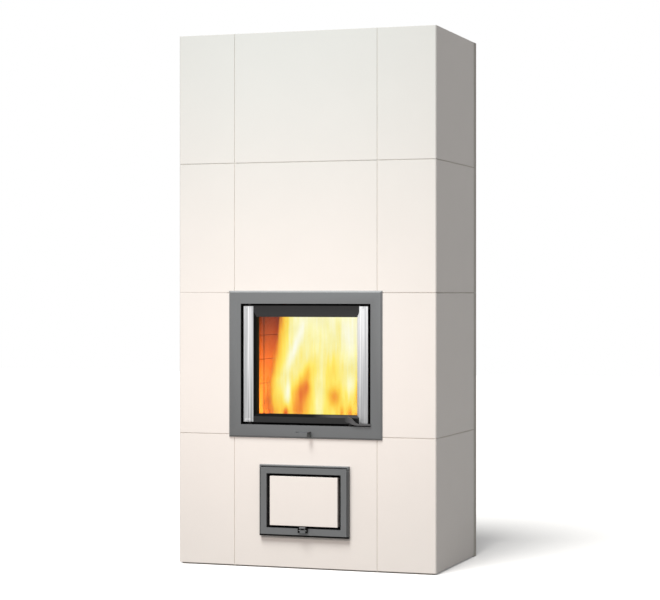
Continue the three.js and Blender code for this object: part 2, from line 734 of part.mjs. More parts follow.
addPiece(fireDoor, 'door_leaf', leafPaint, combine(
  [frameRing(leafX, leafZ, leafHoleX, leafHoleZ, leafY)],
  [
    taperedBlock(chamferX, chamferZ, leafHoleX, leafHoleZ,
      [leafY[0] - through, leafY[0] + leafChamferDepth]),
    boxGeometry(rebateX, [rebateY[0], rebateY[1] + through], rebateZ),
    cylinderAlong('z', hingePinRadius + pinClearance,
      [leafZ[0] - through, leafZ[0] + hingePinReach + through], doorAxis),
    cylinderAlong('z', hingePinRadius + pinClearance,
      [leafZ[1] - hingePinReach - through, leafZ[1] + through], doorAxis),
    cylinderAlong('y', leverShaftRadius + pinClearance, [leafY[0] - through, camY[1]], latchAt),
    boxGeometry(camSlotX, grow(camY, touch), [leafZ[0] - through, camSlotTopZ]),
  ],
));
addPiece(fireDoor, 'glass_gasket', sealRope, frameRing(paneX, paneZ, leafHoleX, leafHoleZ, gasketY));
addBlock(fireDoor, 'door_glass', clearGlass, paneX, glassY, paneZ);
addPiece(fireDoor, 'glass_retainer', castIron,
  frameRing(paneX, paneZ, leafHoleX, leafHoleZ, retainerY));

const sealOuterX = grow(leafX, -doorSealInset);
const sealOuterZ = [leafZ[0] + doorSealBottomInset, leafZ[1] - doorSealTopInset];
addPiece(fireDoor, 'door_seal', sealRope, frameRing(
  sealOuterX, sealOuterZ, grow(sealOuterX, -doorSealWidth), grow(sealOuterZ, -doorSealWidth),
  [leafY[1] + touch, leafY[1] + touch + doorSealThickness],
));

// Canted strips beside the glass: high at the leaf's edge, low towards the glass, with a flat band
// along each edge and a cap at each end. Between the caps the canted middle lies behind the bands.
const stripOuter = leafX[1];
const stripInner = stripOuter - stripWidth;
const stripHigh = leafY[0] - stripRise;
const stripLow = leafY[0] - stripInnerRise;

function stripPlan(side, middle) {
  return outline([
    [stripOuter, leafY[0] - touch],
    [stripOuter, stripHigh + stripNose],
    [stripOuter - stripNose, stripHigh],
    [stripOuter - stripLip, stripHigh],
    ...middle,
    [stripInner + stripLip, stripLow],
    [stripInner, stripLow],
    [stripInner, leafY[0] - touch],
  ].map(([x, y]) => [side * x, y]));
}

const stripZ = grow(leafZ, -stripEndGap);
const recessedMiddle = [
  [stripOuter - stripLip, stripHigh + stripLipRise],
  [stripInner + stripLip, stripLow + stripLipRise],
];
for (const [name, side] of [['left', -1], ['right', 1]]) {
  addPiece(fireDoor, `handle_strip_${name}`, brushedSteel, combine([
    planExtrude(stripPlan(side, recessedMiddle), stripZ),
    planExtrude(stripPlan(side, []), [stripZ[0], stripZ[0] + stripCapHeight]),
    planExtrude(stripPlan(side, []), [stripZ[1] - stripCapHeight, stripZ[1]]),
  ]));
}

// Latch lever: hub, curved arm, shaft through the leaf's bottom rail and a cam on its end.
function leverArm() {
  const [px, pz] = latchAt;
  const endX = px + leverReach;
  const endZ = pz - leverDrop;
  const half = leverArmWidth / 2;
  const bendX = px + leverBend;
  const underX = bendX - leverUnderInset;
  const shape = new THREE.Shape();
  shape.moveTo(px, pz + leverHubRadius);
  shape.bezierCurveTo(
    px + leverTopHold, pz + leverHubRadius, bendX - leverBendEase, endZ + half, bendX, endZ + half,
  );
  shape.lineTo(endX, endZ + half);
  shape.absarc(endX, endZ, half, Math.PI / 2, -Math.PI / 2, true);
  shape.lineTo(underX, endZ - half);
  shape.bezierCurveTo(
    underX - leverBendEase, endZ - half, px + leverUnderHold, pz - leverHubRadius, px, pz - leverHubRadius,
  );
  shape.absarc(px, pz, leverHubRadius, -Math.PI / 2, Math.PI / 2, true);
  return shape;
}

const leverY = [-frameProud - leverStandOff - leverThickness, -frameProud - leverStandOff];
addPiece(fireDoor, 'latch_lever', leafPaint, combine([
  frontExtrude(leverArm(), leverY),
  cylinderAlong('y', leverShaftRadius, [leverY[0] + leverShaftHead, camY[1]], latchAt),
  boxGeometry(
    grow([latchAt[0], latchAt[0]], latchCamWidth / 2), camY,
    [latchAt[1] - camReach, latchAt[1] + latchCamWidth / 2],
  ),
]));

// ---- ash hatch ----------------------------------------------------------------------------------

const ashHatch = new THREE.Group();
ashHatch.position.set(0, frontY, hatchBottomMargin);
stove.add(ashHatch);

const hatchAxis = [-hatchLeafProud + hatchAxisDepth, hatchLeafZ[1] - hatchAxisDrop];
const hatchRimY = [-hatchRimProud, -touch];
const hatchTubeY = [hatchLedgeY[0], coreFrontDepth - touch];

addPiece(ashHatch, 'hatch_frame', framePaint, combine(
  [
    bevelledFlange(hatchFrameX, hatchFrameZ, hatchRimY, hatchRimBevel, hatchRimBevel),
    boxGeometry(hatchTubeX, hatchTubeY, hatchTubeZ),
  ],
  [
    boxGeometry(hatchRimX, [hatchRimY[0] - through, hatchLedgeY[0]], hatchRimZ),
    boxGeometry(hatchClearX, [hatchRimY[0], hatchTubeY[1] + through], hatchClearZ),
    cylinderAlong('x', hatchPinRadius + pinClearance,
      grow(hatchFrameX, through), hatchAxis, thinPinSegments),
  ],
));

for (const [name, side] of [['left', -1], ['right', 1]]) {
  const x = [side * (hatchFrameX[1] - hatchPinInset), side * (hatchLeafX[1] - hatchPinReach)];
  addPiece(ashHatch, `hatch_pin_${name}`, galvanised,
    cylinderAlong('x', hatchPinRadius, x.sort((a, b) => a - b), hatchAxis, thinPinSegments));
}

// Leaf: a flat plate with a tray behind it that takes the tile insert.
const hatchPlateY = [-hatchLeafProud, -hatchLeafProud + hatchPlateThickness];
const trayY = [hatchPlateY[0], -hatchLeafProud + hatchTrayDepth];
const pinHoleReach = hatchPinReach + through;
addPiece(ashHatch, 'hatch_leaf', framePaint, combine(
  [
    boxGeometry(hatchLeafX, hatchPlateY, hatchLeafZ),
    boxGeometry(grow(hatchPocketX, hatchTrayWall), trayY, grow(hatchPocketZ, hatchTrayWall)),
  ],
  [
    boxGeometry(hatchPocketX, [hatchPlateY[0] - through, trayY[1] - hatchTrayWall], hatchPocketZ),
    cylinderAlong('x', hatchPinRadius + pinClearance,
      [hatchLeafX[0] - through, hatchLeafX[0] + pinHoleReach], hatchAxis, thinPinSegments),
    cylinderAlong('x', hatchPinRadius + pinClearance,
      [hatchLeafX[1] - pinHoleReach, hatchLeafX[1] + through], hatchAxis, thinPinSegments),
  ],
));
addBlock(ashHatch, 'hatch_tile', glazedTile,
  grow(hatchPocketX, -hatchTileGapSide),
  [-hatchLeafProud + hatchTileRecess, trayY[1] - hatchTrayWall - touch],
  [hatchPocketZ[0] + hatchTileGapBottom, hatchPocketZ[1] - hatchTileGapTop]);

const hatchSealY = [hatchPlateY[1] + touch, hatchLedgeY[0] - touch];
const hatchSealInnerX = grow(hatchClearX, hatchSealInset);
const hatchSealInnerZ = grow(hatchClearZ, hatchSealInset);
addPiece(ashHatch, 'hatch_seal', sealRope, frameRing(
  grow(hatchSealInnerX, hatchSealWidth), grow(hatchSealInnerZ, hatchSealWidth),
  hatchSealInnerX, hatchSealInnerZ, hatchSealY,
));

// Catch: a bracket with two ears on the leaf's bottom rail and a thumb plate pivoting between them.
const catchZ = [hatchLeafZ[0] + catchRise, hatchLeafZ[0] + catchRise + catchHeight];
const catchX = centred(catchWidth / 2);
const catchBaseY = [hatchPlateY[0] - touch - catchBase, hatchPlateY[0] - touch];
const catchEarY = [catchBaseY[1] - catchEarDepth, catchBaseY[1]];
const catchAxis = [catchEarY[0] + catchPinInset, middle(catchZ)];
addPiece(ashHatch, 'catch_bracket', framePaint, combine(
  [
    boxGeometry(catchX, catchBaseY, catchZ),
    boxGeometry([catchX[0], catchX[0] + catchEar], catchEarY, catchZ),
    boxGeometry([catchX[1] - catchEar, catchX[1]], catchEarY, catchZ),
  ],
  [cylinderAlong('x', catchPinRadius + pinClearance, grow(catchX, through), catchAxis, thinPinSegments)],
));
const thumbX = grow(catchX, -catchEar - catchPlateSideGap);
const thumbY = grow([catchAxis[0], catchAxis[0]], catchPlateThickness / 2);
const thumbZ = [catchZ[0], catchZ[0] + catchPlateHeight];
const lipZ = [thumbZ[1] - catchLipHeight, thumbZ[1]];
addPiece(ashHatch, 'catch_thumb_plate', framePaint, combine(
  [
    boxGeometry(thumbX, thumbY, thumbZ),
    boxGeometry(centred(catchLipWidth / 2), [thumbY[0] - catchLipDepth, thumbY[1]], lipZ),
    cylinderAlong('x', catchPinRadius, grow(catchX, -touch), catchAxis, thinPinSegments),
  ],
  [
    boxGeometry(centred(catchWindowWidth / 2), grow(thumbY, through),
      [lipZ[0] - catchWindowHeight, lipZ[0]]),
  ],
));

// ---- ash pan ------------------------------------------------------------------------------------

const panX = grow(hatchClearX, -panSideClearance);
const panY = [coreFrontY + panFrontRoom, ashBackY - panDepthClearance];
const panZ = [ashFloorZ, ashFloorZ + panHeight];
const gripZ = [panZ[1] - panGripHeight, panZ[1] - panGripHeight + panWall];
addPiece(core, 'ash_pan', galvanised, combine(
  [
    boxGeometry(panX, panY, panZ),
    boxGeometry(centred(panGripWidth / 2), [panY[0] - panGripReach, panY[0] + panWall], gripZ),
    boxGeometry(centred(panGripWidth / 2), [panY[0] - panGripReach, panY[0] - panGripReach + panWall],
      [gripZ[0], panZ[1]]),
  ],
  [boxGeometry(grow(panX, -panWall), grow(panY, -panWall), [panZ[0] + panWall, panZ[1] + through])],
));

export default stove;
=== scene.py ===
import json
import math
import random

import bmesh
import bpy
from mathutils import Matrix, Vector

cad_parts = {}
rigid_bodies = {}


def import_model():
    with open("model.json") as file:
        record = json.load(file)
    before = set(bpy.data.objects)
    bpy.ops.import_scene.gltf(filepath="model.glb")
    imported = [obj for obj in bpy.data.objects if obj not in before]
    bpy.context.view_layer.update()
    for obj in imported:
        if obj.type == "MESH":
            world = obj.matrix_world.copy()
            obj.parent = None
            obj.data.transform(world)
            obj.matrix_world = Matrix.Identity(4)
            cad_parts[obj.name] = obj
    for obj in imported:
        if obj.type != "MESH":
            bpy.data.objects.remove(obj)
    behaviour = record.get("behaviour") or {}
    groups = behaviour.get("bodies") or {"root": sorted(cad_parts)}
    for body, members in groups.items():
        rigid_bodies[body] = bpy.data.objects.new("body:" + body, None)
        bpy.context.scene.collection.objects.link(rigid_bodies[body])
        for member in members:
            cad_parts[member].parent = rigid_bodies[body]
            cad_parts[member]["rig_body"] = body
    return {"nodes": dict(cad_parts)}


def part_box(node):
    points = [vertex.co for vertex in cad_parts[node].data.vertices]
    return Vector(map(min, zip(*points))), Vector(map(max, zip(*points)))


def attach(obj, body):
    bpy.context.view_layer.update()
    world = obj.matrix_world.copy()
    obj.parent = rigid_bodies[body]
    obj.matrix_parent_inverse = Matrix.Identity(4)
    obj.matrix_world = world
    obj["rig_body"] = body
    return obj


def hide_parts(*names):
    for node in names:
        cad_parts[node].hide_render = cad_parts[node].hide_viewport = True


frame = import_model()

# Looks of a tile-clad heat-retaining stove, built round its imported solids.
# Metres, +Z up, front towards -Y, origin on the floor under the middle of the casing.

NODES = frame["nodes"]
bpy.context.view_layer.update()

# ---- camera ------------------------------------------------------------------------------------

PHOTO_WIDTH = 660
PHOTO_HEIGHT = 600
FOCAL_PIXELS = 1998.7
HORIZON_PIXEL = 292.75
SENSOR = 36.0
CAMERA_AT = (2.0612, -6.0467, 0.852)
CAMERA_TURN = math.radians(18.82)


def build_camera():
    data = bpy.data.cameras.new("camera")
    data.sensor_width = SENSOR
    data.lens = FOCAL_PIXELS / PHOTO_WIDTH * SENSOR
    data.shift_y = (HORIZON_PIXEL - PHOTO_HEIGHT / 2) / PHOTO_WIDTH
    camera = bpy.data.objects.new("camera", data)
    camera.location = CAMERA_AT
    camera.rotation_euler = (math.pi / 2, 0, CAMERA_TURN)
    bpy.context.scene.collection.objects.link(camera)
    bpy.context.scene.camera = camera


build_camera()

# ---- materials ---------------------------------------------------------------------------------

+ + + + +

> Exercise objective:
Exactly reproduce the stretch from the line with "---- ash pan" through the line with "obj.matrix_world = Matrix.Identity(4)", including both ends and nothing else.

> Full output:
// ---- ash pan ------------------------------------------------------------------------------------

const panX = grow(hatchClearX, -panSideClearance);
const panY = [coreFrontY + panFrontRoom, ashBackY - panDepthClearance];
const panZ = [ashFloorZ, ashFloorZ + panHeight];
const gripZ = [panZ[1] - panGripHeight, panZ[1] - panGripHeight + panWall];
addPiece(core, 'ash_pan', galvanised, combine(
  [
    boxGeometry(panX, panY, panZ),
    boxGeometry(centred(panGripWidth / 2), [panY[0] - panGripReach, panY[0] + panWall], gripZ),
    boxGeometry(centred(panGripWidth / 2), [panY[0] - panGripReach, panY[0] - panGripReach + panWall],
      [gripZ[0], panZ[1]]),
  ],
  [boxGeometry(grow(panX, -panWall), grow(panY, -panWall), [panZ[0] + panWall, panZ[1] + through])],
));

export default stove;
=== scene.py ===
import json
import math
import random

import bmesh
import bpy
from mathutils import Matrix, Vector

cad_parts = {}
rigid_bodies = {}


def import_model():
    with open("model.json") as file:
        record = json.load(file)
    before = set(bpy.data.objects)
    bpy.ops.import_scene.gltf(filepath="model.glb")
    imported = [obj for obj in bpy.data.objects if obj not in before]
    bpy.context.view_layer.update()
    for obj in imported:
        if obj.type == "MESH":
            world = obj.matrix_world.copy()
            obj.parent = None
            obj.data.transform(world)
            obj.matrix_world = Matrix.Identity(4)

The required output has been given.